I will bear the indignation of the Lord
because I have sinned against him,
until he pleads my cause
and executes judgment for me.
He will bring me out to the light;
I shall look upon his vindication. (ESV)

wherein even the ESV renders the text formally as “he pleads my cause”.  In both instances, as in several others, the imagery reverts to the divine courtroom, with the King as the defendant, in the case of 1 Samuel, or the prophet, in the case of Micah.  In the prophecies of Isaiah, it is the entire nation of Israel that stands on trial.  What makes passages like this worth a second look is the idea that it is God pleading the case.

In typical divine courtroom, the supreme god is the judge, not the defense attorney, yet in both instances above, it is the supreme God who is acting as the defense for the people.  The accusing attorney is already identified, as in Zechariah and Job, as Satan.  We might safely assert that this is always the case, as the very name Satan, means “accuser”.  But here is the question,

“If God is the defense attorney, who is the judge?”

There can be no answer for this unless God acts as both defense and judge, but if God were strictly one in person as well as essence, this could not be.    In Hebrews 7:25, the preacher states of Christ that,

“Consequently, he is able to save to the uttermost those who draw near to God through him, since he always lives to make intercession for them.” (ESV)
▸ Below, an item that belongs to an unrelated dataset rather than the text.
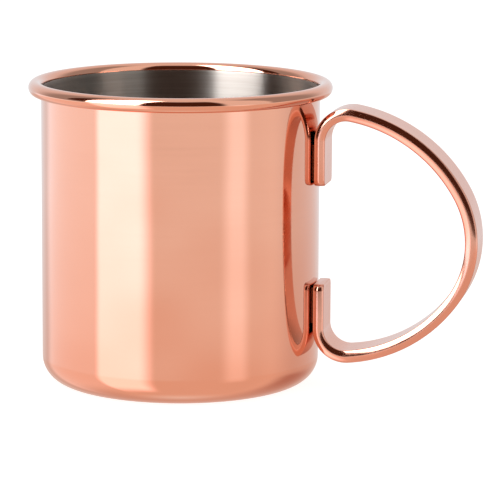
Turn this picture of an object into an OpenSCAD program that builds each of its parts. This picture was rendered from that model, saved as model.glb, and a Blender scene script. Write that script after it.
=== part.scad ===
// Straight-sided copper mug: a drawn copper cup with a rolled rim, a steel liner
// pressed into it, and a handle bent from one flat strip and brazed on by its feet.
// The origin is on the cup's axis at the base plane. +Z points up out of the mouth
// and the handle stands out along +X. All sizes are in millimetres.

/* [Cup] */
// Outside radius of the straight wall
cup_r = 43; // [38:0.5:48]
// Height from the base to the top of the rolled rim
cup_h = 94; // [88:0.5:110]
// Outside radius of the rounded bottom corner
corner_r = 8; // [4:0.5:12]
// Thickness of the copper sheet
shell_t = 0.5; // [0.4:0.1:0.8]
// Thickness of the liner's steel sheet
liner_t = 0.3; // [0.2:0.1:0.5]

/* [Rolled rim] */
// Outside radius of the hollow bead
bead_r = 2.2; // [1.8:0.1:3]
// Angle that the sheet is rolled through, outwards and down
bead_turn = 315; // [280:5:340]
// Depth of the liner's edge below the middle of the bead
liner_drop = 0; // [0:0.1:2]

/* [Handle strip] */
// Thickness of the strip
strip_t = 3.9; // [3:0.1:5]
// Width of the strip
strip_w = 14; // [10:0.5:18]
// Radius of the strip's four edges
strip_edge_r = 0.4; // [0.2:0.1:0.8]
// Steepest tilt of the strip's crowned sides
side_tilt = 32; // [20:1:40]
// Thickness of the feet, which are pressed thinner than the strip
foot_t = 3.3; // [2.5:0.1:5]
// Rounding of the corners at the free end of each foot
foot_corner_r = 2; // [1:0.5:4]

/* [Handle bends] */
// Height where the upper foot turns into its bend
upper_bend_z = 77.2; // [74:0.1:80]
// Radius of the tight bend beside each foot
foot_bend_r = 8.2; // [6:0.1:10]
// Turn of the tight bend beside the upper foot
upper_bend_turn = 100; // [95:1:105]
// Radius of the long upper arm
upper_arm_r = 47.6; // [44:0.1:52]
// Turn of the long upper arm
upper_arm_turn = 50; // [45:1:55]
// Radius of the loop's outer end
nose_r = 30.5; // [28:0.5:33]
// Turn of the loop's outer end
nose_turn = 64.5; // [60:0.5:68]
// Turn of the long lower arm
lower_arm_turn = 50; // [46:1:54]

/* [Feet and brazing] */
// Straight length of the upper foot, below its bend
upper_foot = 14; // [10:0.5:18]
// Straight length of the lower foot, above its bend
lower_foot = 14; // [10:0.5:18]
// Thickness of the brazing alloy at the middle of a foot
braze_t = 0.15; // [0.1:0.05:0.4]
// Width of the brazed seam across a foot
braze_w = 9; // [6:0.5:9]
// Distance from the brazed seam to the ends of a foot's straight length
braze_inset = 1.5; // [1:0.5:3]

/* [Hidden] */
$fn = 144;

copper = "#d98b68";
steel = "#a9a6a2";
alloy = "#c9b48c";

// Cup: the bead's inner side continues the straight wall
bead_x = cup_r - shell_t + bead_r;
bead_z = cup_h - bead_r;
liner_r = cup_r - shell_t;
liner_top = bead_z - liner_drop;

// Handle: the strip runs up from the upper foot, clockwise through five bends,
// and up again into the lower foot. The lower arm's radius is the one that brings
// both feet to the same distance from the wall.
foot_x = cup_r + braze_t + strip_t / 2;
last_bend_turn = 360 - upper_bend_turn - upper_arm_turn - nose_turn - lower_arm_turn;
turn = [upper_bend_turn, upper_arm_turn, nose_turn, lower_arm_turn, last_bend_turn];
function heading(i) = i == 0 ? 90 : heading(i - 1) - turn[i - 1];
function reach(i) = sin(heading(i)) - sin(heading(i + 1));
function climb(i) = cos(heading(i + 1)) - cos(heading(i));
reach_of_others = foot_bend_r * (reach(0) + reach(4)) + upper_arm_r * reach(1) + nose_r * reach(2);
lower_arm_r = -reach_of_others / reach(3);
bend_r = [foot_bend_r, upper_arm_r, nose_r, lower_arm_r, foot_bend_r];
function bend_x(i) = i == 0 ? foot_x : bend_x(i - 1) + bend_r[i - 1] * reach(i - 1);
function bend_z(i) = i == 0 ? upper_bend_z : bend_z(i - 1) + bend_r[i - 1] * climb(i - 1);
lower_bend_z = bend_z(len(turn));

// The strip's side is an arc that meets the edge radii at its steepest tilt
side_r = (strip_t / 2 - strip_edge_r * (1 - sin(side_tilt))) / sin(side_tilt);
edge_inset = side_r * (1 - cos(side_tilt)) + strip_edge_r * cos(side_tilt);

// Fineness of the sweep
bend_step = 6;
edge_steps = 3;
side_steps = 3;
end_steps = 4;

// A quarter ring for the bottom corner, its centre at the origin
module corner_ring(outer, sheet) {
    intersection() {
        difference() {
            circle(outer);
            circle(outer - sheet);
        }
        translate([0, -outer - 1])
            square(outer + 1);
    }
}

// Half profile of a flat-bottomed cup of even sheet, standing on z = 0
module cup_profile(radius, height, sheet) {
    square([radius - corner_r, sheet]);
    translate([radius - corner_r, corner_r])
        corner_ring(corner_r, sheet);
    translate([radius - sheet, corner_r])
        square([sheet, height - corner_r]);
}

// The rolled bead, open between the wall and the end of the roll
module bead_profile() {
    opening = 360 - bead_turn;
    past = 3 * bead_r;
    difference() {
        circle(bead_r);
        circle(bead_r - shell_t);
        polygon([[0, 0], [-past, 0], [-past, -past * tan(opening)]]);
    }
}

module outer_shell() {
    color(copper)
        rotate_extrude() {
            cup_profile(cup_r, bead_z, shell_t);
            translate([bead_x, bead_z])
                bead_profile();
        }
}

module inner_liner() {
    color(steel)
        rotate_extrude()
            translate([0, shell_t])
                cup_profile(liner_r, liner_top - shell_t, liner_t);
}

// A quarter of the strip's outline as [thickness, width] points, from the middle of
// a broad face's edge radius to the middle of a side
function quarter_outline(half_w) = concat(
    [for (k = [0 : edge_steps])
        let (angle = (90 - side_tilt) * k / edge_steps)
        [strip_t / 2 - strip_edge_r * (1 - cos(angle)),
         half_w - edge_inset + strip_edge_r * sin(angle)]],
    [for (k = [1 : side_steps])
        let (angle = 90 - side_tilt * (1 - k / side_steps))
        [side_r * cos(angle), half_w - side_r * (1 - sin(angle))]]
);

function reversed(points) = [for (k = [len(points) - 1 : -1 : 0]) points[k]];

// One cross-section of the strip as a ring of points. The strip's back is on the
// outside of the loop and keeps its place where the strip is pressed thinner.
function section_ring(s) =
    let (
        quarter = quarter_outline(s[3]),
        shorter = [for (k = [0 : len(quarter) - 2]) quarter[k]],
        outline = concat(
            quarter,
            [for (p = reversed(shorter)) [-p[0], p[1]]],
            [for (p = quarter) [-p[0], -p[1]]],
            [for (p = reversed(shorter)) [p[0], -p[1]]]
        )
    )
    [for (p = outline)
        let (out = strip_t / 2 - (strip_t / 2 - p[0]) * s[4] / strip_t)
        [s[0] - out * sin(s[2]), p[1], s[1] + out * cos(s[2])]];

// Stations of a foot's rounded free end. A station is [x, z, heading, half width, thickness].
function foot_end(z, side) =
    [for (k = [0 : end_steps])
        let (angle = 90 * (side > 0 ? end_steps - k : k) / end_steps)
        [foot_x, z - side * foot_corner_r * (1 - cos(angle)), 90,
         strip_w / 2 - foot_corner_r * (1 - sin(angle)), foot_t]];

// Stations round one bend, from its start to its end
function bend_stations(i) =
    let (
        r = bend_r[i],
        steps = ceil(turn[i] / bend_step),
        centre_x = bend_x(i) + r * sin(heading(i)),
        centre_z = bend_z(i) - r * cos(heading(i)),
        start_t = i == 0 ? foot_t : strip_t,
        end_t = i == len(turn) - 1 ? foot_t : strip_t
    )
    [for (k = [(i == 0 ? 0 : 1) : steps])
        let (angle = heading(i) - turn[i] * k / steps)
        [centre_x - r * sin(angle), centre_z + r * cos(angle), angle, strip_w / 2,
         start_t + (end_t - start_t) * k / steps]];

// The strip is swept from the upper foot's free end to the lower foot's
module handle() {
    stations = concat(
        foot_end(upper_bend_z - upper_foot, -1),
        [for (i = [0 : len(turn) - 1]) each bend_stations(i)],
        foot_end(lower_bend_z + lower_foot, 1)
    );
    ring = len(section_ring(stations[0]));
    last = ring * (len(stations) - 1);
    sides = [for (i = [0 : len(stations) - 2], j = [0 : ring - 1])
        let (a = i * ring + j, b = i * ring + (j + 1) % ring)
        each [[a, b, b + ring], [a, b + ring, a + ring]]];
    color(copper)
        polyhedron(
            [for (s = stations) each section_ring(s)],
            concat([[for (j = [ring - 1 : -1 : 0]) j]], sides, [[for (j = [0 : ring - 1]) last + j]])
        );
}

// Brazing alloy that fills between the round wall and the flat back of a foot
module braze_joint(z, length) {
    depth = 1;
    color(alloy)
        difference() {
            translate([cup_r + braze_t - depth, -braze_w / 2, z + braze_inset])
                cube([depth, braze_w, length - 2 * braze_inset]);
            translate([0, 0, z])
                cylinder(h = length, r = cup_r, $fn = 720);
        }
}

module upper_braze_joint() {
    braze_joint(upper_bend_z - upper_foot, upper_foot);
}

module lower_braze_joint() {
    braze_joint(lower_bend_z, lower_foot);
}

outer_shell();
inner_liner();
handle();
upper_braze_joint();
lower_braze_joint();
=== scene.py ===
import bpy
from math import cos, pi, radians, sin, sqrt
from mathutils import Matrix, Vector


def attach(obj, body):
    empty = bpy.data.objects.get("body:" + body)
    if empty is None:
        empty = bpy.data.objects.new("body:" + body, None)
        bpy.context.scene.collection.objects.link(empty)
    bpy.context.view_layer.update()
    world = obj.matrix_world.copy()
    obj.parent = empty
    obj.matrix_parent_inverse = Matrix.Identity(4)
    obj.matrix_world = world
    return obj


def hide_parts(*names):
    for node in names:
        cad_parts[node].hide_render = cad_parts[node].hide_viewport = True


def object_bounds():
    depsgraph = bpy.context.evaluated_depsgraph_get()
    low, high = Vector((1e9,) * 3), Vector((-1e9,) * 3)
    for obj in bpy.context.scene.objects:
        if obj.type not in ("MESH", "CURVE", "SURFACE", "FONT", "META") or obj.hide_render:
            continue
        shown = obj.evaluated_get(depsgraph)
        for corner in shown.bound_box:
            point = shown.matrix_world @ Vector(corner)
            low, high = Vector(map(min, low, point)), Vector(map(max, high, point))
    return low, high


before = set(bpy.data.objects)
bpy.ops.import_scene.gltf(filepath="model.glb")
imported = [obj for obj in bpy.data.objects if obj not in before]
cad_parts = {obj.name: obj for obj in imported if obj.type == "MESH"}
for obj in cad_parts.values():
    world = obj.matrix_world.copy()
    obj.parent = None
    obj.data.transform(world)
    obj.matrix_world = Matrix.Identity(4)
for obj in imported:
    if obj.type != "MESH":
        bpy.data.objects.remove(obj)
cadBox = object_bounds()
mm = 0.001
touch = 0.01 * mm  # vertices closer than this count as being in the same place
weld = 0.002 * mm  # vertices closer than this are merged
print("frame loaded:", ", ".join(sorted(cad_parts)))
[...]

This word, “intercession” has also been used in classical Greek to mean a legal pleading or petition before a king or court.  We read in Hebrews that, in his function as the Great High Priest, Jesus now intercedes with the Father on behalf of the elect.  We read also in the letter to the Romans that the Holy Spirit acts in a similar way,

“And he who searches hearts knows what is the mind of the Spirit, because the Spirit intercedes for the saints according to the will of God.” (8:27 ESV)

Conclusion

While I’m not trying to say that the imagery of the divine courtroom in the Old Testament is an explicit declaration of the Triune nature of God, it does portray God as both judge and as the defense.  In the New testament we also see God the Father as judge (James 4:12; 5:9) and the Son as defense (Heb. 7:25).  In other instances, we are told that he Son will act as judge (Jn. 5:22) and the Spirit acts as defense (Rom. 8:27).  In either instance, what the Old Testament conceals with God, the New Testament reveals, and the divine courtroom begins to look far more trinitarian than it had before.